As I have said before, even most trained cooks…can’t. How many bad restaurant meals have you had? Hundreds or thousands. How many were made by cooking school graduates? A big percentage.
Back when I was a churchgoer, I knew three trained chefs and one Jamaican guy who was self-taught. The trained chefs were what I would call “airline-grade” cooks, but the Jamaican guy’s food was dazzling. The trained chefs asked me for tips, and I have no training at all.
Back in Miami, there is a guy who calls himself Zak the Baker. He started supplying baked goods for Whole Foods, which used to have very, very nice stuff. They sold excellent croissants, pain au chocolate, Danish rolls, and so on. Whole Foods publicized Zak’s name to impress people.
I strolled in after Zak came along, thinking he had to be wonderful if Whole Foods was telling people he made their food, and that was the last time I ever bought their baked goods. They were baked no-goods. Worthless. Flavorless.
Zak promotes himself. He uses his first name as a trademark. When it’s mentioned, it’s supposed to impress. Whatever. The food was not good, and I quit buying it.
You can’t trust a cook’s reputation, especially when he’s a self-promoter.
I went to two Mario Batali restaurants: Lupa and Mozza. Both were awful. I went to Marco Pierre White’s restaurant in Dublin. The food was borderline gross. Incompetently prepared. Stale.
I’ll bet White can’t cook. Michelin stars? Don’t care. Things can be bought. Corruption is real. And maybe Michelin critics aren’t that good at what they do.
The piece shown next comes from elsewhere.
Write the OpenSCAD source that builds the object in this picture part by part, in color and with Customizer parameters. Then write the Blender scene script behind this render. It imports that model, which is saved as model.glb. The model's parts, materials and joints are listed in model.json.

How much does a Michelin spy get paid? How much does money does a chef make from a star? Things to think about.
I went to Pride and Joy, a barbecue restaurant that belonged to Myron Mixon, reality TV’s barbecue king. It was just plain bad. He himself ended up distancing himself from it, after laying down a line of smack he later had to eat.
Better the smack than the food.
I don’t understand Zak. If you have time to build a huge business and promote your name, don’t you have time to learn how to cook?
Today I’m making some bagels with 55% hydration, along with some other changes, and whether they’re good or not, they will surely be better than King Arthur’s unholy toroids.
I will eventually get this right, just like I got white bread right. I taught my wife how to make white bread, and now we always have the finest white bread on God’s green Earth, for maybe a dollar a loaf. This bread makes the angels jealous. One day soon, we will have delicious bagels to set beside it.